Par ailleurs, l’Etat travaille sur un projet de convention collective qui serait largement en-dessous du RH0077, qui est en quelque sorte le Code du travail cheminot et constitue pour nous un minimum. Cela reviendrait à casser notre statut et nos conditions de travail, et conduirait à la précarité des agents et à la mise en danger des usagers.

Quel sera l’impact des réformes sur les usagers ?

Les usagers sont déjà impactés par les désinvestissements au niveau des infrastructures et de l’entretien des voies qui remontent aux années 70. La séparation entre la SNCF et RFF a également eu un impact. Depuis quelques temps, d’énormes travaux sont engagés sur des sillons horaires très importants pour les usagers, ce qui entraîne une baisse de la circulation des trains et une dégradation de la qualité de service : on constate des suppressions de trains, des retards, etc.

La réduction du nombre de trains correspond donc à une volonté de la direction et a un lien avec la réforme projetée ?

La réduction du nombre de trains s’explique par plusieurs facteurs, notamment la régionalisation. Cependant, la réforme constituera un aboutissement. Pendant des années, la qualité de service a été dégradée, ce qui permettra demain de dire aux usagers : « Regardez, les cheminots coûtent cher, et ils ne savent pas travailler ». La direction pourra donc justifier l’ouverture à la concurrence en faisant miroiter aux usagers une amélioration du service grâce aux entreprises privées. En réalité, l’ouverture de la concurrence n’entraînera que de la précarité pour les travailleurs du rail, sans amélioration de la qualité du service. Le but du jeu, c’est de faire du train pour moins cher.

Qu’avez-vous prévu de faire le 12 décembre ?

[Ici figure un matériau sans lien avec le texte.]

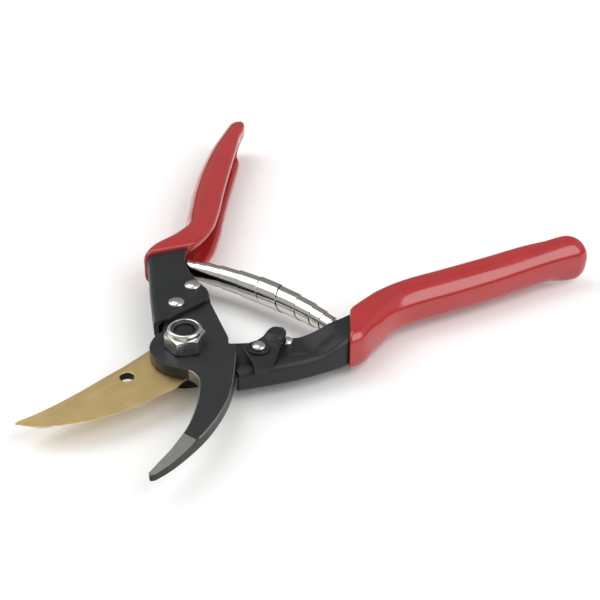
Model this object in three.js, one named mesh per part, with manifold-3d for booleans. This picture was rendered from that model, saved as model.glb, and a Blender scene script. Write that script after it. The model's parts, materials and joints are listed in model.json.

A Tours, une assemblée générale est prévue au Foyer des cheminots à 9 heures. Ensuite, nous partirons certainement en manifestation jusqu’à la préfecture pour un rassemblement à 11 heures. Le 12 décembre n’est que le point de départ d’un mouvement qui devra s’amplifier et se durcir pour faire reculer la direction et le gouvernement.